> [Set task] Extract each line of the data and write it out again exactly.

> [Source data]
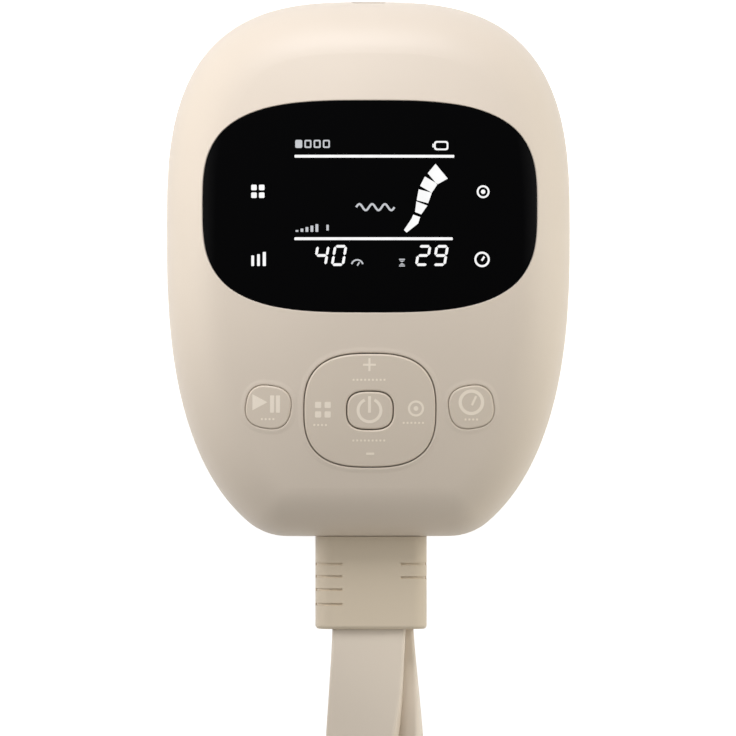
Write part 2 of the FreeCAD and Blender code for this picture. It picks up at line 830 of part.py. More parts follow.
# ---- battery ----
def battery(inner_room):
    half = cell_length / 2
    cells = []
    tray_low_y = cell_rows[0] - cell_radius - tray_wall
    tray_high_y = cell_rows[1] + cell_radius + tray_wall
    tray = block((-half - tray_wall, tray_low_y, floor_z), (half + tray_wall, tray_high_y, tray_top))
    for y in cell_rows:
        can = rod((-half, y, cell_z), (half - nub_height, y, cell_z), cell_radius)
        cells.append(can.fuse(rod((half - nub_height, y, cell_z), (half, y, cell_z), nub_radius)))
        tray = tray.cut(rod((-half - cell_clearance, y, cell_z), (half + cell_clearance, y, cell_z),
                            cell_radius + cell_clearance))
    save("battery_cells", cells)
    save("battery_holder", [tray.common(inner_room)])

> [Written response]
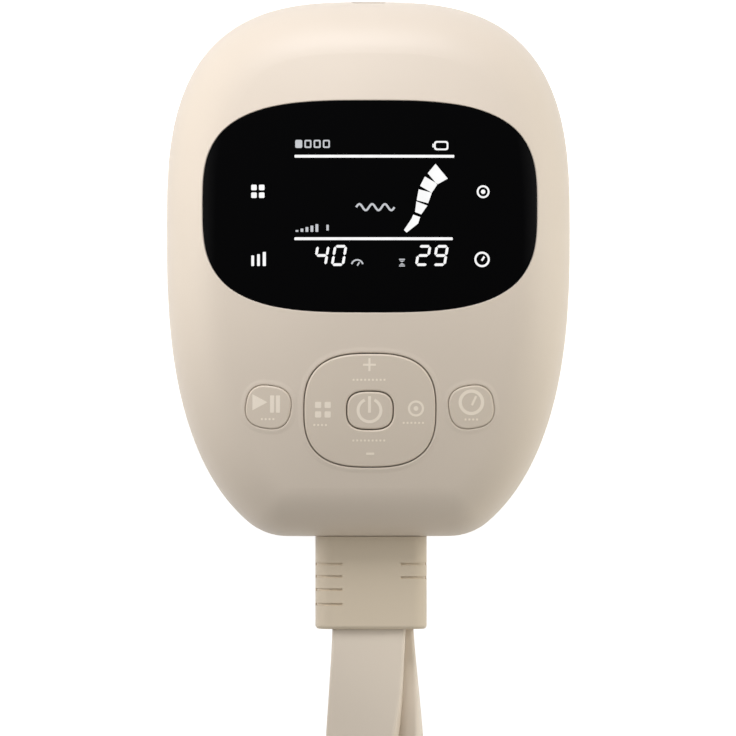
Write part 2 of the FreeCAD and Blender code for this picture. It picks up at line 830 of part.py. More parts follow.
# ---- battery ----
def battery(inner_room):
    half = cell_length / 2
    cells = []
    tray_low_y = cell_rows[0] - cell_radius - tray_wall
    tray_high_y = cell_rows[1] + cell_radius + tray_wall
    tray = block((-half - tray_wall, tray_low_y, floor_z), (half + tray_wall, tray_high_y, tray_top))
    for y in cell_rows:
        can = rod((-half, y, cell_z), (half - nub_height, y, cell_z), cell_radius)
        cells.append(can.fuse(rod((half - nub_height, y, cell_z), (half, y, cell_z), nub_radius)))
        tray = tray.cut(rod((-half - cell_clearance, y, cell_z), (half + cell_clearance, y, cell_z),
                            cell_radius + cell_clearance))
    save("battery_cells", cells)
    save("battery_holder", [tray.common(inner_room)])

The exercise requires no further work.